Meski sering kalah daripada menang, Kusnan, tak jera-jera juga. Ia tidak pernah stress. “Ya seperti sampeyan main tenis Mas. Pernah kalah main tenis terus stres? nggak kan? Besoknya main lagi kan?” katanya.

Di dalam hidup, Kusnan memang mirip penjudi. Ia berulang kali mengalami pasang surut. Bangkrut, bangkit, bangkrut lagi. Apa yang membuatnya berhenti? “Saat anak saya ketahuan berjudi,” katanya.

Anak lelaki Kusnan, pernah ditangkap guru di kelas karena berjudi dengan teman-temannya. “Saya seperti ditampar. Kalau anak saya jadi penjudi, wah bisa bahaya,” katanya.

Dia berhenti. Ya berhenti. Karena berhenti berjudi, semua “kejahatan” yang biasa dia lakukan ikut pula berhenti. Misalnya, dia tidak pernah datang ke dukun lagi. Ia berhenti “jajan” seks. Ia juga berhenti minenggak minuman keras.

Semua ini bukan pekerjaan mudah. Tidak seperti menginjak pedal rem, yang membuat mobil bisa berhenti. Dia harus bertempur dengan syahwatnya. Ia bertarung dengan kata-kata menyakitkan dari teman-temannya yang masih aktif berjudi.

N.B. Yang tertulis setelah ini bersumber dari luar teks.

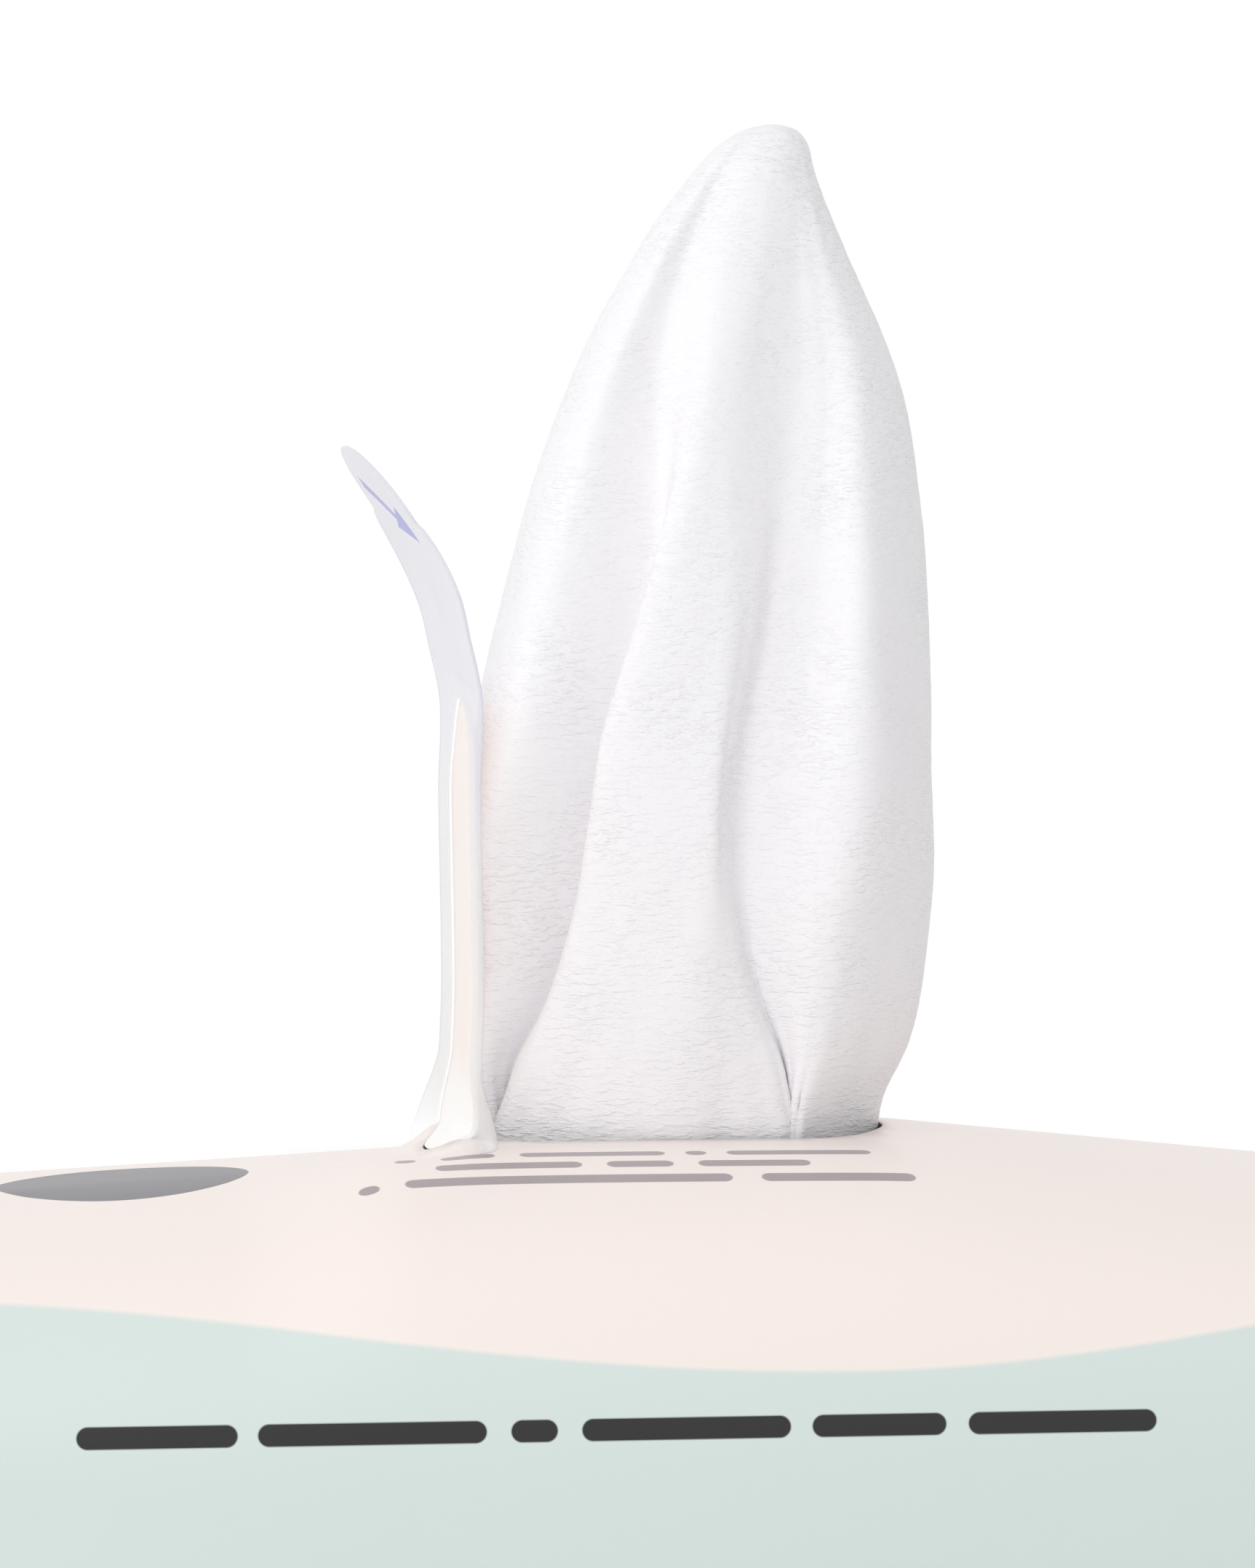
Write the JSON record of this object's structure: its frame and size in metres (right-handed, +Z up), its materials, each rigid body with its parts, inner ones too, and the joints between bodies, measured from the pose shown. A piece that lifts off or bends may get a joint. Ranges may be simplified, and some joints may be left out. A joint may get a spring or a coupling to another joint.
{
  "type": "wet wipes pack",
  "caption": "Open soft film pack of moist wipes, with crimped ends, a clear reseal label peeled up beside the opening and a folded wipe pulled up through it.",
  "frame": {"origin": "centre of the pack's underside", "axes": "+X along the pack, away from the label; +Y to the back long side; +Z up out of the opening"},
  "size_m": [0.228, 0.114, 0.1842],
  "materials": {
    "printed_film": "satin printed packaging film, cream on top and pale mint along the sides",
    "clear_film": "clear label film with a faint lavender tint",
    "panel_film": "satin cream film",
    "folded_cloth": "moist white nonwoven cloth, folded",
    "wipe_cloth": "moist white nonwoven cloth with fine creases"
  },
  "bodies": {
    "root": {"film_pouch": "printed_film", "reseal_label": "clear_film", "cut_out_panel": "panel_film", "wipe_stack": "folded_cloth", "next_wipe": "folded_cloth", "pulled_wipe": "wipe_cloth"}
  },
  "joints": []
}
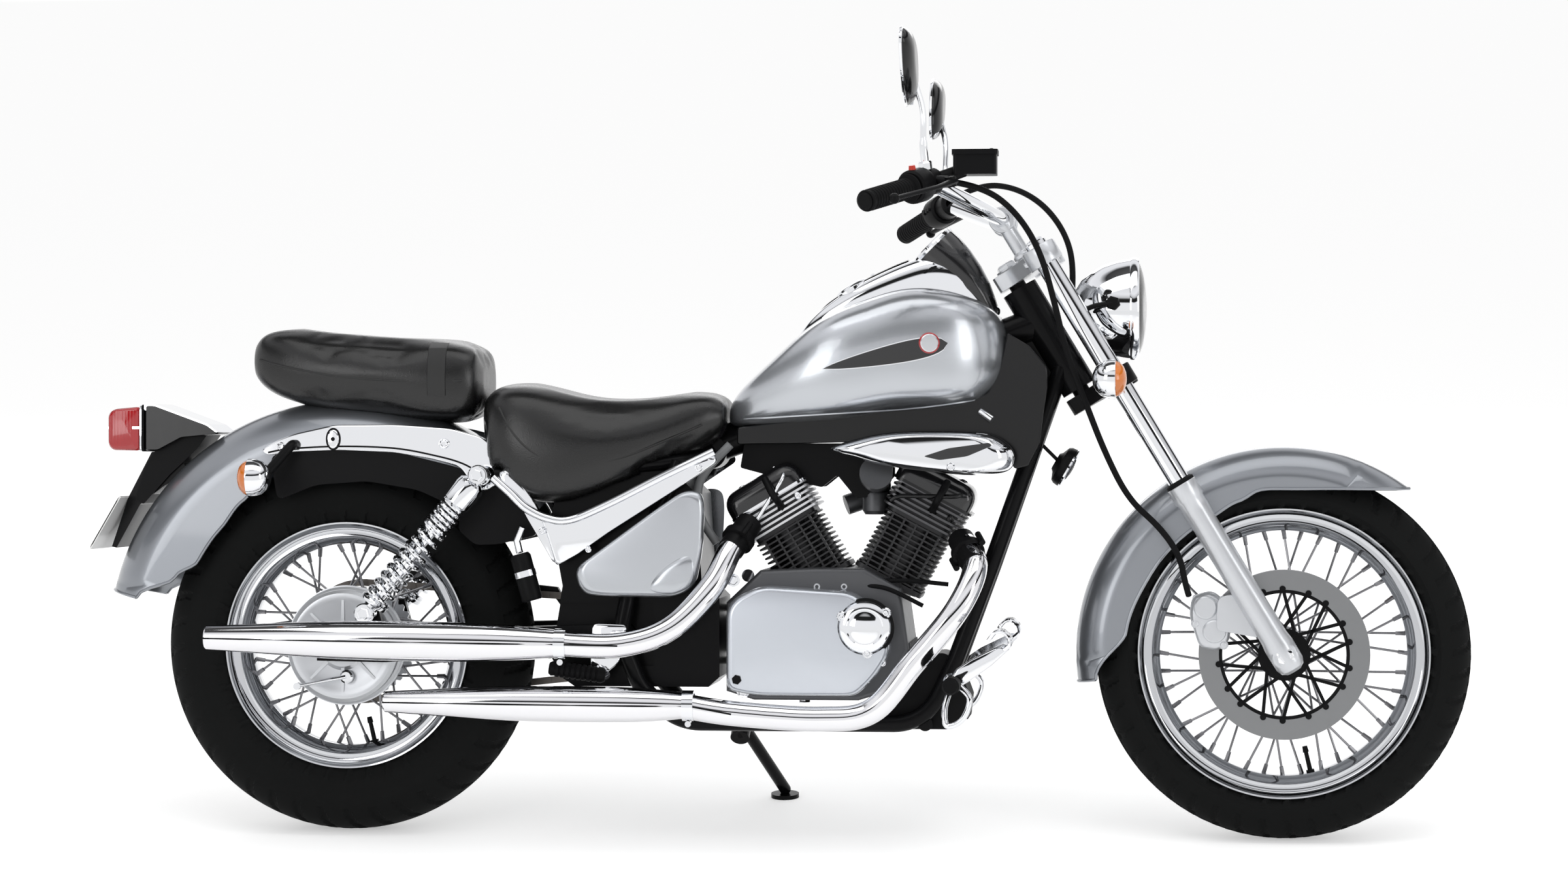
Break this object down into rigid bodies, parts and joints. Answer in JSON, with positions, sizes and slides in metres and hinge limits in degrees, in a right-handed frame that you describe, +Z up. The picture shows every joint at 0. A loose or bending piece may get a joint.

Ia beruntung punya istri yang bisa menempatkan diri. memberi semangat dan membimbing ke jalan yang lurus. Dan, kunci suksesnya sebenarnya adalah “hijrah.” Ia ganti nomor telepon, pindah rumah, dan berganti teman. Semua ia tinggalkan.

Dan, ia merangkak dari bawah lagi. “Gak papa, jika Alloh mengambil aku hari ini, aku sedikt lebih siap,” katanya.

Saya jadi teringat sebuah hadis di kitab Shohih Buchori, tentang kisah penjahat yang hendak bertaubat. Dia sudah membunuh 99 orang. Dia mendatangi seorang pendeta, bertanya, apakah dirinya bisa diterima taubatnya? Si pendeta menjawab, “Tidak mungkin. Dosamu terlalu banyak,” katanya.

Si Penjahat marah, dan ditebaslah leher orang itu. Maka, lengkaplah 100 orang korban kekejamannya. Dia pergi ke seorang alim. Jawaban yang diperoleh sungguh melegakan. “Bisa. Alloh maha pemaaf. Tinggalkanlah kaummu dan pergilah ke tempat lain, di sana kamu bisa bertaubat dan mengubah hidup,” kira-kira begitu nasehatnya.

Diperjalanan, dia meninggal. Beruntung jarak yang ditempuh sudah lebih dekat ke kota tujuan. Maka, meski dia belum melakukan kebaikan, ia telah diterima taubatnya.